TRADE TALK: Footwear executives and investors alike might have tossed away their 2008 calendars — thankful to put the ruinous year behind them — but the financial hangover that drove retail stocks down 31.9 percent last year is lingering. Still, there is money to be made on Wall Street, even if the industry has yet to work through the excesses of the years-long credit binge that left the U.S. overstored. “It’s going to be a real stock picker’s market in the retail, apparel and footwear industries,” said Laurence Leeds Jr., chairman of investment firm Buckingham Capital Management. “There will be winners and losers. Several of these stocks are down so far that they’re starting to get to the point where they represent compelling value.” The Standard & Poor’s Retail Index slid 130.68 points last year to 279.26. A few were able to buck the trend, including Finish Line Inc., up 133.3 percent to $5.60; Weyco Group Inc., up 22.5 percent to $33.05; Wal-Mart Stores Inc., up 20 percent to $56.06, and Steven Madden, up 6.6 percent to $21.32. But most ended up on the losing end in 2008, including Collective Brands Inc., down 32.6 percent to $11.72; Foot Locker Inc., down 43.5 percent to $7.34, and Kenneth Cole Productions Inc., down 58.3 percent to $7.08. The luxe retail players showed some of the biggest declines, with shares of Saks Inc. falling 78.9 percent to $4.38 last year, as Nordstrom Inc. declined 62.6 percent to $13.31. And it could be some time before retailers’ fortunes really begin to turn. “I don’t think the worst is over,” said consultant Walter Loeb, who ranked 2008 as the worst year for retailing in his nearly six-decade career. “The first half of  will be terrible. The second half will be, in comparison with the year before, less threatening.”
— EVAN CLARK
LEADING THE WAY OUT: The expected post-holiday bankruptcy wave has already claimed a pair of standard bearers: Goody’s Family Clothing Inc. and Against All Odds USA Inc.

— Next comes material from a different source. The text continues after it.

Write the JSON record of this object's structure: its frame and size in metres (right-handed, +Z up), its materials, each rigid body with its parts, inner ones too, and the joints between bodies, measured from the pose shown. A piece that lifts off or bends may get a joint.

Goody’s, which emerged from bankruptcy in October, decided to throw in the towel entirely and liquidate operations, according to sources. The Knoxville, Tenn.-based chain had 287 doors across the Southeast that produced more than $800 million in revenues and employed about 9,800. And still in business, but now insolvent, Against All Odds filed for Chapter 11 protection in a New Jersey bankruptcy court, listing both assets and liabilities between $10 million and $50 million. The 64-unit Moonachie, N.J.-based urbanwear retailer had sales of $121.1 million and turned a profit in 2007, but lost money last year. The chain was launched in 1995 by Kenny Khym, who co-founded the hip-hop line Southpole. The brand’s producer, Wicked Fashions Inc. of Fort Lee, N.J., is the retailer’s top unsecured creditor, owed $3.9 million. “Over the next 18 months, the amount of retail that will be gone will be overwhelming,” said Stevan Buxbaum, EVP of Buxbaum Group, a consumer product appraisal and liquidation firm.
— VICKI M. YOUNG
OBAMA’S ECONOMIC RELIEF: President-elect Barack Obama was busy drumming up support last week for his economic stimulus package — which could cost an estimated $775 billion over two years and amount to a shot in the arm for retailing. “It is very important to have a balanced recovery and reinvestment package,” Obama said. “Part of it is going to be addressing consumers and making sure they have money in their pockets. Part of it is to provide incentives to businesses so they start investing in equipment that ultimately leads to jobs.” Consumers clamped down on their spending last year as job losses piled up and the financial crisis worsened. Obama’s proposed stimulus plan includes a massive effort to rebuild the nation’s infrastructure and create 3 million jobs. The president-elect is also considering $300 billion in tax cuts for workers and businesses over two years, representing about 40 percent of the overall package, a transition aide said. The plan would include a $500 tax credit for individuals and $1,000 for families. Instead of giving people more money through rebate checks to jump-start the economy, which the Bush administration opted for in a smaller package enacted last summer, Obama would withhold less from workers’ paychecks. Businesses might get an estimated $100 billion in tax incentives over the next two years.